In the Biblical view, the life of every person is ultimately resolved into an eternity of joy with God or an eternity of being subject to the wrath of God. Materialists reject the idea of a personal spirit that can spend eternity in Heaven or Hell. However, I will demonstrate that the reality of a heaven and hell can be proven if an assumption of “sufficient randomness” is granted. Heaven and hell in a purely material reality would be largely random with no resolution into a permanent supernatural order by the action of God’s justice and grace.

The Bible portrays torment in Hell as being high in intensity and infinite in duration. However, the Bible gives no cause to infer that the torment is infinite in intensity. Much to the contrary, the Bible provides cause to infer that some instances of torment on Earth may be more intense than some instances of torment in Hell. The rich man had sufficient mental faculties to converse with Abraham and to plead for his brothers. A person’s consciousness on Earth can be so focused on torment that the mind has no resources remaining to think about anything else. A mind can create its own hell by being so foolishly focused.

I have discussed finite intensity and infinite duration, but what about continuity? With regard to the conscious experience of a person in Heaven or Hell, the person’s consciousness need not necessarily be continuous with respect to time. I will demonstrate this point with the following material illustration. Suppose a man lives discontinuously for one hundred years as follows. He lives for ten seconds and then his life is instantaneously suspended and then instantaneously resumed exactly as it was in exactly identical surroundings but a trillion trillion trillion years later and a million trillion trillion light years away. Suppose these suspensions and transits occur between every ten second interval of his conscious life. The man may be disassembled during the long gaps in consciousness provided that he is reassembled exactly to his original state by the instant that he regains consciousness. Under these circumstances, the man’s entire lifetime of conscious experience is absolutely identical to what it would be if he lived continuously for a hundred years. The possibility of disassembly and perfect reassembly makes the illustration even more interesting because the chronological order of the ten second segments of consciousness would consequently be of no significance to the man’s lifetime of conscious experience.

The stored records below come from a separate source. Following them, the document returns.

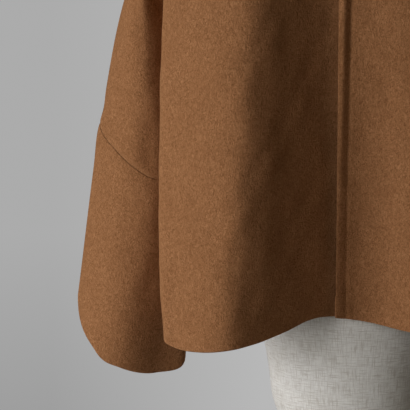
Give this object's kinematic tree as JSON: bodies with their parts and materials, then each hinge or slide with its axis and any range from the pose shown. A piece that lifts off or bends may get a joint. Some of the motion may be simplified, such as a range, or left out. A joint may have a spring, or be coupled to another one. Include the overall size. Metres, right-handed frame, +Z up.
{
  "type": "short coat on a limbless dress form",
  "caption": "Short A-line coat in brown brushed wool with wide drop-shoulder sleeves, worn by a linen dress form on a round-based stand.",
  "frame": {"origin": "centre of the underside of the stand's round base plate, on the floor", "axes": "+Z up along the pole; -Y out of the coat's front; -X towards the wearer's right"},
  "size_m": [0.808, 0.402, 1.4493],
  "materials": {
    "wool": "brushed camel-brown wool, matt with a short nap",
    "linen": "off-white linen stretched over the form",
    "wood": "satin turned wood",
    "steel": "satin brushed steel"
  },
  "bodies": {
    "root": {"front_right": "wool", "front_left": "wool", "back": "wool", "sleeve_right": "wool", "sleeve_left": "wool", "form_torso": "linen", "neck_cap": "wood", "pole_collar": "steel", "pole": "steel", "base_hub": "steel", "base_plate": "steel"}
  },
  "joints": []
}
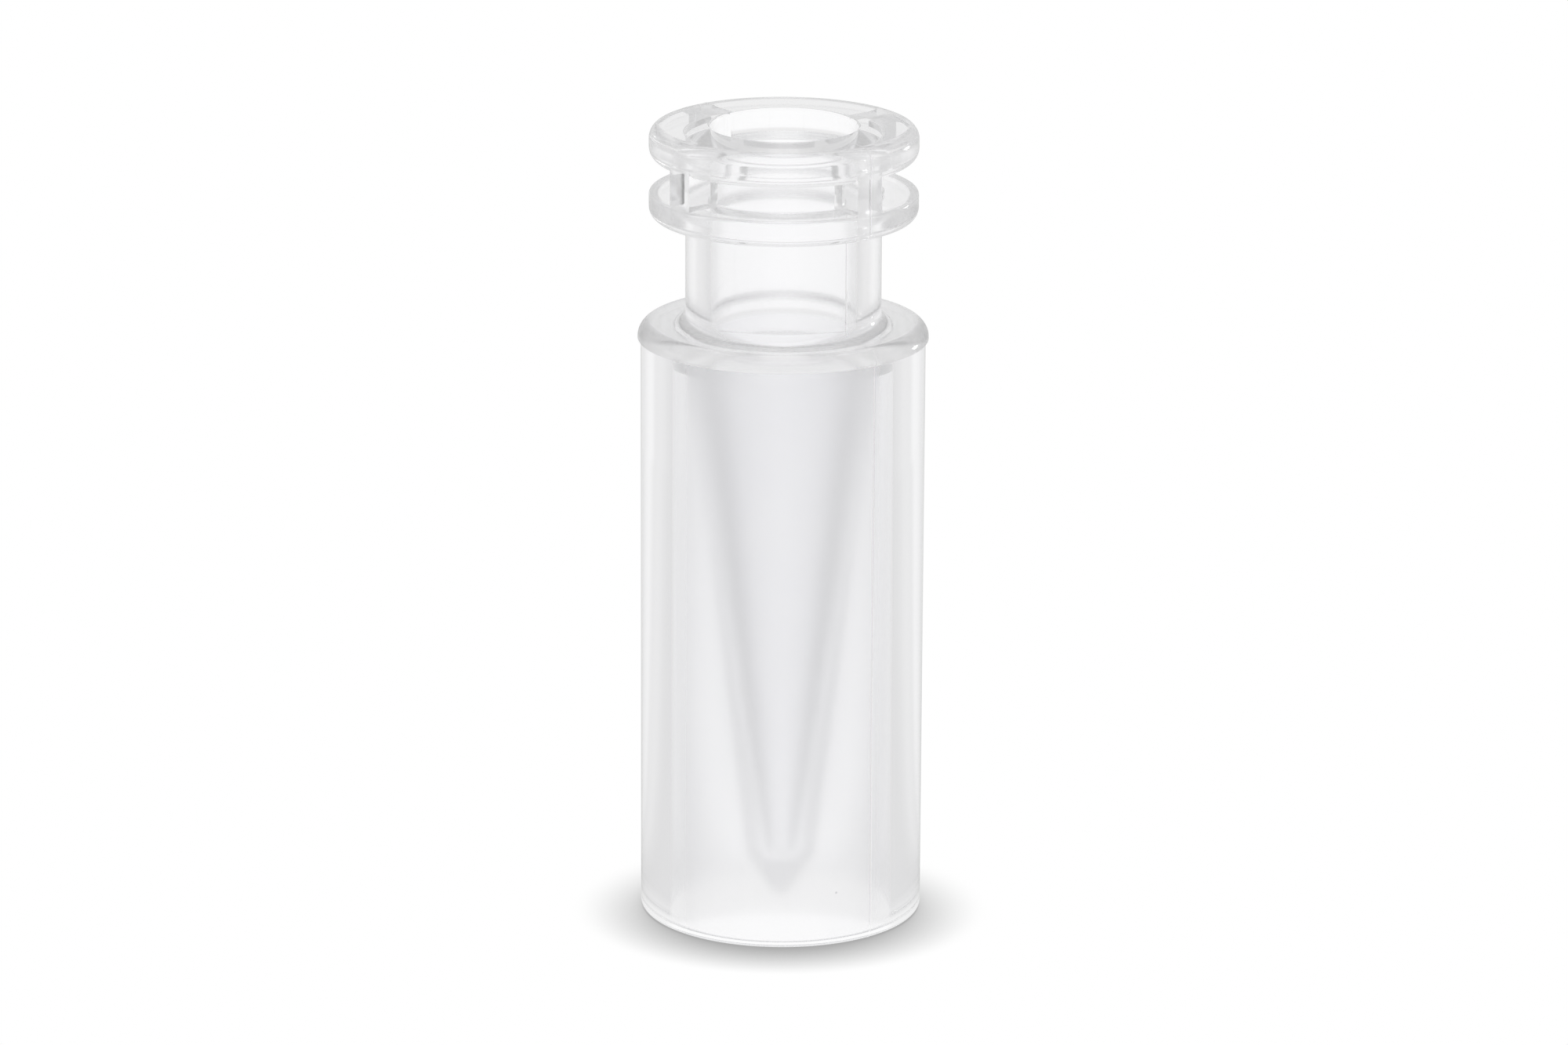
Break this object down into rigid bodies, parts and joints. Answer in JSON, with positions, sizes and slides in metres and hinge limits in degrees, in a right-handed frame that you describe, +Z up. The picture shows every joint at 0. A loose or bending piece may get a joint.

Before I proceed any further, I need to present a concept which I shall call “sufficient randomness.” What do I mean by my concept of “sufficient randomness?” It is natural to ask questions like “sufficiently random for what?” or “sufficiently random in what context?” I do not want to lose the reader with a lot of rigorous mathematics. Too much rigor leads to mortis. I will define “sufficient randomness” with this simple sentence: A system is “sufficiently random” if and only if anything that can happen at all within it is sure to happen an infinite number of times. Is this concept of “sufficient randomness” useful for understanding anything? I will try to answer this question with some further explanation and a few examples.

“Sufficient randomness” does not mean that there are no rules and that anything that you can possibly imagine is sure to happen. A “sufficiently random” system can actually be very restrictive as to what can go on within it. An example of this is successive tossing of a die. The permissible result of a single die toss is any integer from one to six. “Heads” is not a permissible result of a die toss. One thing that is obviously necessary for a system to be “sufficiently random” is for the system to be infinite. If not, how could anything be sure to happen within it an infinite number of times?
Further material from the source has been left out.